> [SUPPLIED DATA]:

--

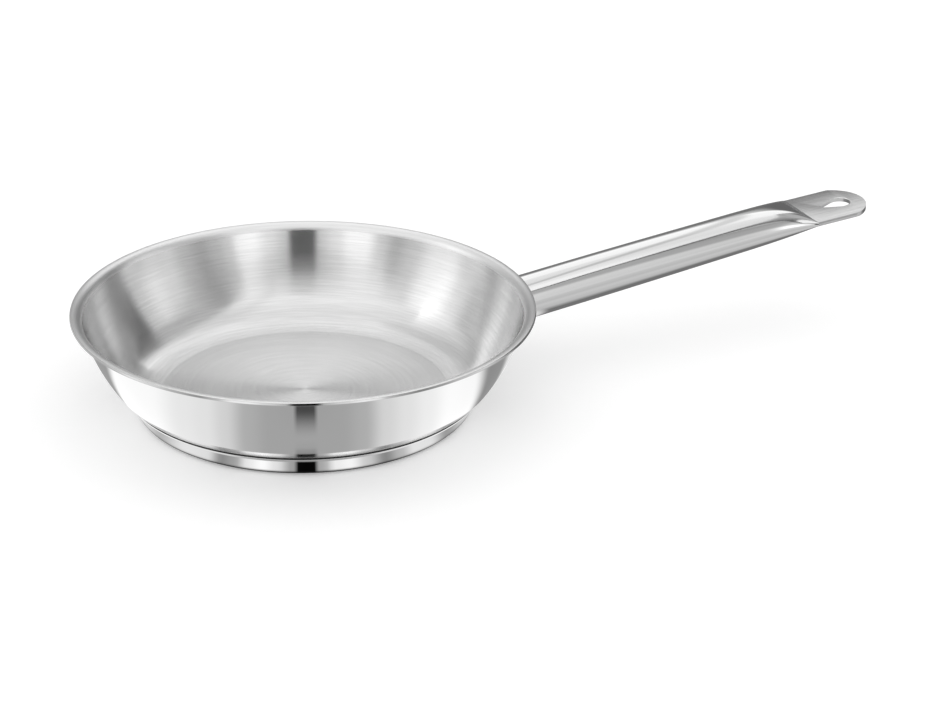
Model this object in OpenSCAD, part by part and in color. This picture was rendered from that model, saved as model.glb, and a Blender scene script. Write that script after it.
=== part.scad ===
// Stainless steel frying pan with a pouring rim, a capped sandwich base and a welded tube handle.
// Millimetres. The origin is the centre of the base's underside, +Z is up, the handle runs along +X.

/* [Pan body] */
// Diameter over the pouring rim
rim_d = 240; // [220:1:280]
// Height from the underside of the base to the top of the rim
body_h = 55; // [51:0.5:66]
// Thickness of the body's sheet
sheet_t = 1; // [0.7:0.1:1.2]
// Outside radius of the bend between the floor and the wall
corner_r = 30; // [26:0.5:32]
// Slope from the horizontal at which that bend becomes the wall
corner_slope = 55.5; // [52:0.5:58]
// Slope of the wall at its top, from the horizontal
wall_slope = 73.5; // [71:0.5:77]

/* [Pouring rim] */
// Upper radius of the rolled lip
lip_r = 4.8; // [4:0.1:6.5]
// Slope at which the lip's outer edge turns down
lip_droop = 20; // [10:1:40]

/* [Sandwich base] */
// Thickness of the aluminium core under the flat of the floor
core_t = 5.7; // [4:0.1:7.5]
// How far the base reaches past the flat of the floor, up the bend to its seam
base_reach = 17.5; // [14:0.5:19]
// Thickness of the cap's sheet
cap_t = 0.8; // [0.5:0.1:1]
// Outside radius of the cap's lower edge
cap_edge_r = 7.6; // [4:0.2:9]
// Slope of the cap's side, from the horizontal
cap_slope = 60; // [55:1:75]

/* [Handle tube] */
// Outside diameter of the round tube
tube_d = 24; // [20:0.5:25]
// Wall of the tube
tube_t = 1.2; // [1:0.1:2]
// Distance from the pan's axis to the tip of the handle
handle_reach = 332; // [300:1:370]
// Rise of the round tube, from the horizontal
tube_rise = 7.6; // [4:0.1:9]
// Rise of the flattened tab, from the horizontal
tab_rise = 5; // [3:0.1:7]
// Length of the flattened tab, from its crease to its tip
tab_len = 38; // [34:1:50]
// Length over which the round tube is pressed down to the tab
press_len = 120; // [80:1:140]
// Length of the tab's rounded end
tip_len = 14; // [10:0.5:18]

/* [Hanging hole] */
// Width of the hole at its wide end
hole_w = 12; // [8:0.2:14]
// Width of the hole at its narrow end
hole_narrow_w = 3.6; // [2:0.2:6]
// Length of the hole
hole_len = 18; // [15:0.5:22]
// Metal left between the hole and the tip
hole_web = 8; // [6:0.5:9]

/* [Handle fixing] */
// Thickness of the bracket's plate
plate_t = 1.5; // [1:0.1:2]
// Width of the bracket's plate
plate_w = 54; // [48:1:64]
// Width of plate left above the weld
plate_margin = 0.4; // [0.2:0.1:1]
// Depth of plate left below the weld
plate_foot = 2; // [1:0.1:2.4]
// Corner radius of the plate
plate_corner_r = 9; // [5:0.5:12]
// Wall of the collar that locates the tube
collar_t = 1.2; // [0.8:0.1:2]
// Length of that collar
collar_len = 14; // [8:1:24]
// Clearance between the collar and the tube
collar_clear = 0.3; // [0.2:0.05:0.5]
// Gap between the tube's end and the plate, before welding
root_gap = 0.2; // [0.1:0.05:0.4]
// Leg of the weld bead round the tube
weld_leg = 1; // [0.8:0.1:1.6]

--

Print back all the lines verbatim.

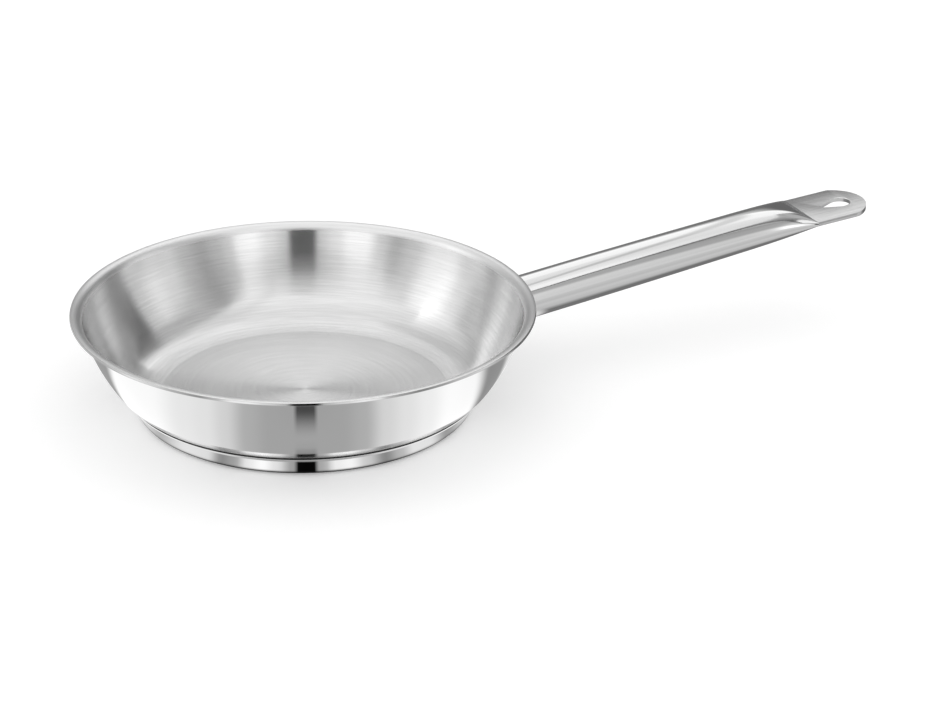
Model this object in OpenSCAD, part by part and in color. This picture was rendered from that model, saved as model.glb, and a Blender scene script. Write that script after it.
=== part.scad ===
// Stainless steel frying pan with a pouring rim, a capped sandwich base and a welded tube handle.
// Millimetres. The origin is the centre of the base's underside, +Z is up, the handle runs along +X.

/* [Pan body] */
// Diameter over the pouring rim
rim_d = 240; // [220:1:280]
// Height from the underside of the base to the top of the rim
body_h = 55; // [51:0.5:66]
// Thickness of the body's sheet
sheet_t = 1; // [0.7:0.1:1.2]
// Outside radius of the bend between the floor and the wall
corner_r = 30; // [26:0.5:32]
// Slope from the horizontal at which that bend becomes the wall
corner_slope = 55.5; // [52:0.5:58]
// Slope of the wall at its top, from the horizontal
wall_slope = 73.5; // [71:0.5:77]

/* [Pouring rim] */
// Upper radius of the rolled lip
lip_r = 4.8; // [4:0.1:6.5]
// Slope at which the lip's outer edge turns down
lip_droop = 20; // [10:1:40]

/* [Sandwich base] */
// Thickness of the aluminium core under the flat of the floor
core_t = 5.7; // [4:0.1:7.5]
// How far the base reaches past the flat of the floor, up the bend to its seam
base_reach = 17.5; // [14:0.5:19]
// Thickness of the cap's sheet
cap_t = 0.8; // [0.5:0.1:1]
// Outside radius of the cap's lower edge
cap_edge_r = 7.6; // [4:0.2:9]
// Slope of the cap's side, from the horizontal
cap_slope = 60; // [55:1:75]

/* [Handle tube] */
// Outside diameter of the round tube
tube_d = 24; // [20:0.5:25]
// Wall of the tube
tube_t = 1.2; // [1:0.1:2]
// Distance from the pan's axis to the tip of the handle
handle_reach = 332; // [300:1:370]
// Rise of the round tube, from the horizontal
tube_rise = 7.6; // [4:0.1:9]
// Rise of the flattened tab, from the horizontal
tab_rise = 5; // [3:0.1:7]
// Length of the flattened tab, from its crease to its tip
tab_len = 38; // [34:1:50]
// Length over which the round tube is pressed down to the tab
press_len = 120; // [80:1:140]
// Length of the tab's rounded end
tip_len = 14; // [10:0.5:18]

/* [Hanging hole] */
// Width of the hole at its wide end
hole_w = 12; // [8:0.2:14]
// Width of the hole at its narrow end
hole_narrow_w = 3.6; // [2:0.2:6]
// Length of the hole
hole_len = 18; // [15:0.5:22]
// Metal left between the hole and the tip
hole_web = 8; // [6:0.5:9]

/* [Handle fixing] */
// Thickness of the bracket's plate
plate_t = 1.5; // [1:0.1:2]
// Width of the bracket's plate
plate_w = 54; // [48:1:64]
// Width of plate left above the weld
plate_margin = 0.4; // [0.2:0.1:1]
// Depth of plate left below the weld
plate_foot = 2; // [1:0.1:2.4]
// Corner radius of the plate
plate_corner_r = 9; // [5:0.5:12]
// Wall of the collar that locates the tube
collar_t = 1.2; // [0.8:0.1:2]
// Length of that collar
collar_len = 14; // [8:1:24]
// Clearance between the collar and the tube
collar_clear = 0.3; // [0.2:0.05:0.5]
// Gap between the tube's end and the plate, before welding
root_gap = 0.2; // [0.1:0.05:0.4]
// Leg of the weld bead round the tube
weld_leg = 1; // [0.8:0.1:1.6]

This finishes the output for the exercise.